Commonwealth v. Ortiz
17 A.3d 417
| Pa. Super. Ct. | 2011Background
- Ortiz, then a juvenile, participated in a 1994 homicide in Lancaster after planning to sell drugs with Levar Jones.
- Whetts was fatally shot; Ortiz and Jones fled and discussed the shooting, with Nolley testifying to their celebration afterward.
- Ortiz was convicted of second degree murder, criminal conspiracy, and robbery in 1995 and sentenced to life without parole for the murder.
- Direct appeal and multiple PCRA petitions followed; prior petitions were denied or withdrawn in 1997, 2001, and 2006.
- Ortiz filed a fourth pro se PCRA petition on June 7, 2010, arguing an after-recognized-right exception based on Graham v.
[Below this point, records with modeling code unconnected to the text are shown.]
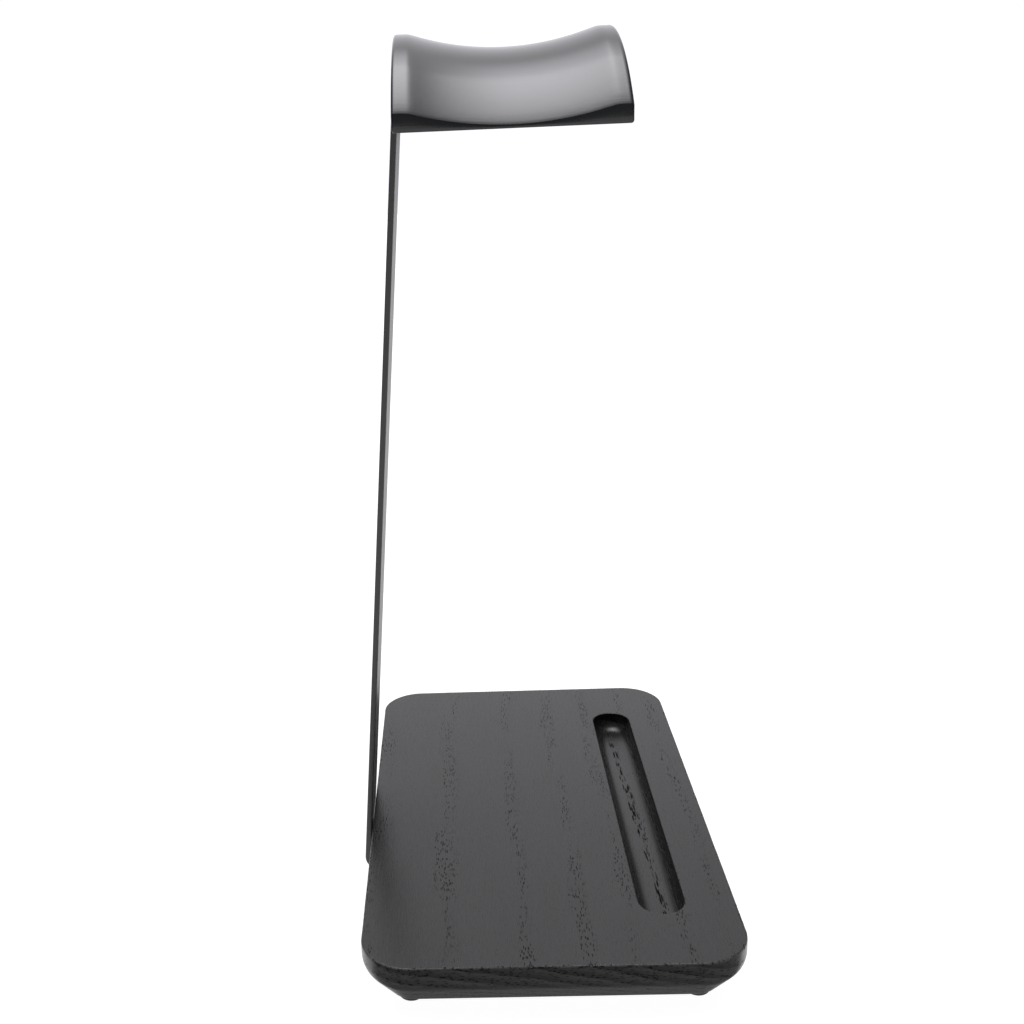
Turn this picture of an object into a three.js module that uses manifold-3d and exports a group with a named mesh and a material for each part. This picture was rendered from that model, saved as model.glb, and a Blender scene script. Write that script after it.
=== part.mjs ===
// Headphone stand: a wooden base board with a pen groove, a bent flat steel post and a wooden
// saddle that carries the headband. Millimetres, +Z up.
// X runs along the long side of the base, -Y is the front, and the post stands at the back (+Y).
// The origin is on the table, at the centre of the box that encloses the stand.

import * as THREE from 'three';
import * as BufferGeometryUtils from 'three/addons/utils/BufferGeometryUtils.js';
import Module from 'manifold-3d';

// ---- Driving dimensions ------------------------------------------------------------------------

const GAP = 0.3;                   // clearance between pieces that touch or are let into each other

// Base board
const BASE_LENGTH = 200.5;
const BASE_WIDTH = 123.4;
const BASE_THICKNESS = 18;
const BASE_CORNER_RADIUS = 16.5;
const BASE_EDGE_BAND = 7.2;        // height of the upright part of the edge
const BASE_BEVEL_INSET = 9;        // how far the bevel below that band runs in under the board
const BASE_EDGE_BLEND = 3;         // length of the soft turn from the band into the bevel
const BASE_EDGE_EASE = 0.5;        // rounding of the top edge

// Pen groove in the top of the base
const GROOVE_LENGTH = 148;
const GROOVE_WIDTH = 15.4;
const GROOVE_DEPTH = 6.6;
const GROOVE_COVE = 5.5;           // radius between the floor and the walls
const GROOVE_CENTRE_Y = -37.4;

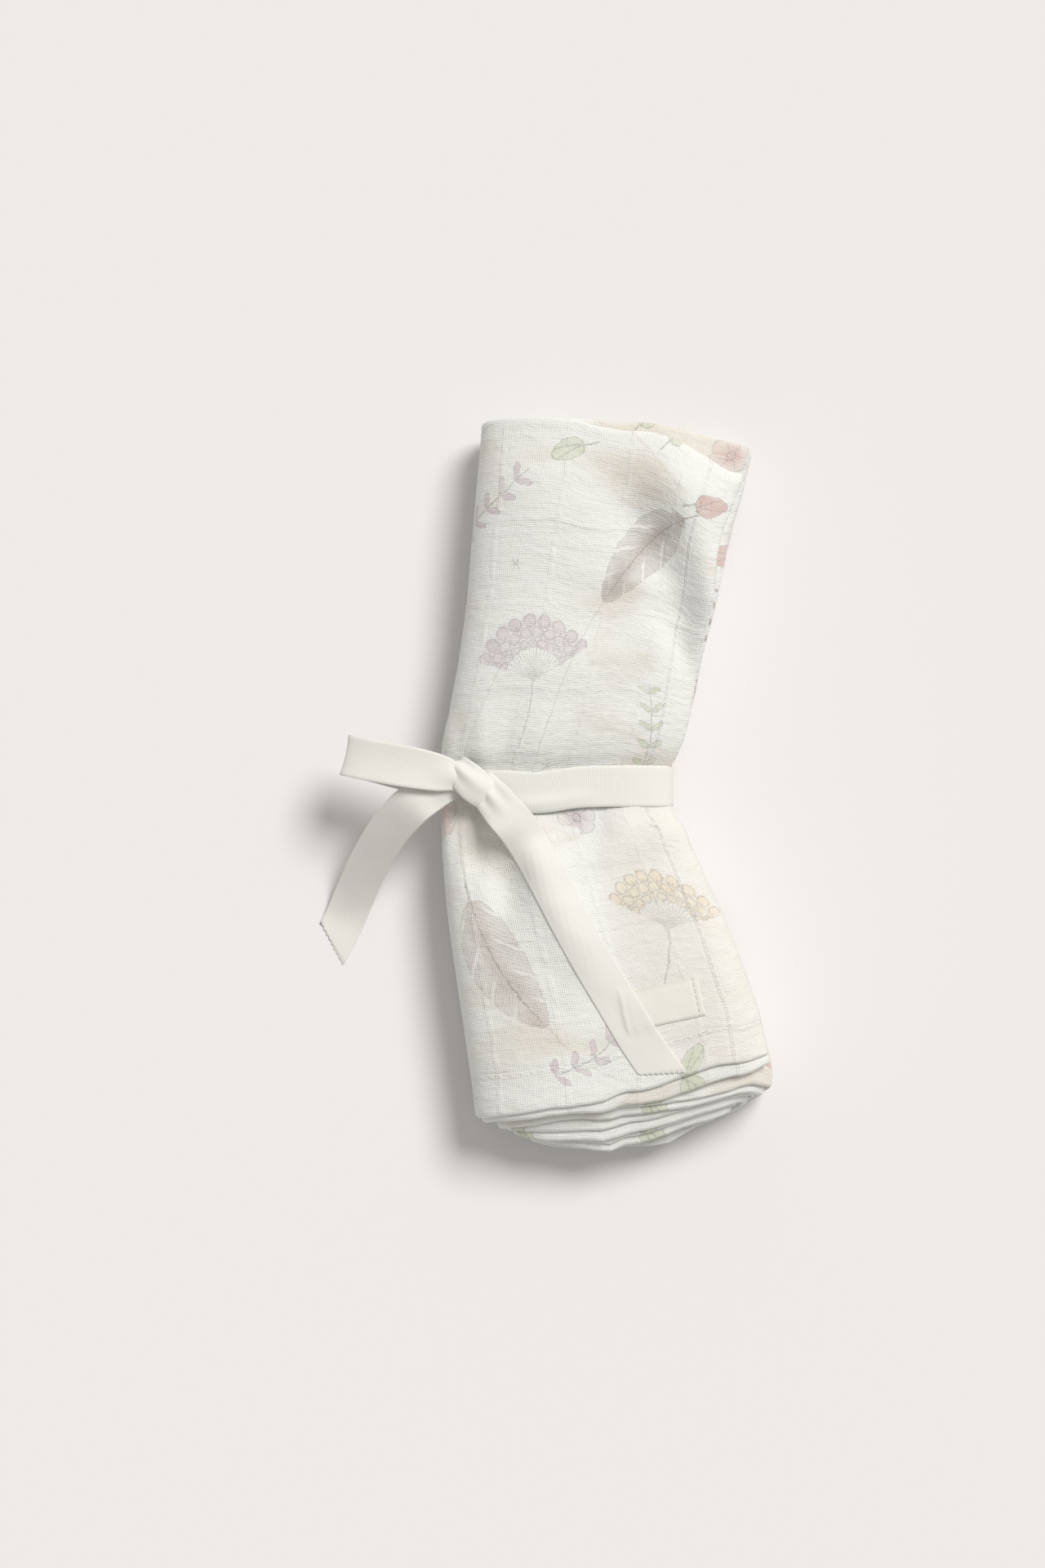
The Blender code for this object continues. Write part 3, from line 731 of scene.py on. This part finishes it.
class Graph:
    """A material's nodes, laid out as they are made."""

    def __init__(self, name, roughness, specular):
        self.material = bpy.data.materials.new(name)
        self.material.use_nodes = True
        self.tree = self.material.node_tree
        self.shader = self.tree.nodes["Principled BSDF"]
        self.shader.inputs["Roughness"].default_value = roughness
        self.shader.inputs["Specular IOR Level"].default_value = specular
        self.count = 0

    def node(self, kind, **settings):
        made = self.tree.nodes.new(kind)
        made.location = (-240 - 170 * (self.count % 40), -60 - 190 * (self.count // 40))
        self.count += 1
        for name, value in settings.items():
            setattr(made, name, value)
        return made

    def put(self, value, socket):
        if isinstance(value, Value):
            self.tree.links.new(value.socket, socket)
        else:
            socket.default_value = value

    def math(self, operation, *values):
        made = self.node("ShaderNodeMath", operation=operation)
        for value, socket in zip(values, made.inputs):
            self.put(value, socket)
        return Value(self, made.outputs[0])

    def step(self, value, low, high):
        """Smoothly from 0 at low to 1 at high, whichever is greater."""
        made = self.node("ShaderNodeMapRange", interpolation_type="SMOOTHSTEP")
        self.put(value, made.inputs["Value"])
        swapped = low > high
        made.inputs["From Min"].default_value = min(low, high)
        made.inputs["From Max"].default_value = max(low, high)
        made.inputs["To Min"].default_value = 1.0 if swapped else 0.0
        made.inputs["To Max"].default_value = 0.0 if swapped else 1.0
        return Value(self, made.outputs["Result"])

    def cloth_place(self):
        """The cloth's own coordinates, in millimetres."""
        uv = self.node("ShaderNodeUVMap", uv_map="cloth_uv")
        parts = self.node("ShaderNodeSeparateXYZ")
        self.tree.links.new(uv.outputs["UV"], parts.inputs[0])
        return Value(self, parts.outputs[0]) * 1000.0, Value(self, parts.outputs[1]) * 1000.0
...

Florida; the petition was dismissed as untimely.
- The Superior Court affirmed, holding the Graham exception did not apply because the offense was homicide and Graham does not retroactively apply to such cases.
Issues
| Issue | Plaintiff's Argument | Defendant's Argument | Held |
|---|---|---|---|
| Does Graham-based after-recognized-right apply to this untimely PCRA? | Ortiz | Ortiz | No retroactive applicability for homicide sentencing |
| Is Ortiz's petition timely under 42 Pa.C.S.A. § 9545(b)? | PCRA timely via Graham exception | Untimely; no applicable exception | Petition facially untimely; no exceptions prove timely |
Key Cases Cited
- Commonwealth v. Abdul-Salaam, 571 Pa. 219 (2002) (after-recognized-right retroactivity standard)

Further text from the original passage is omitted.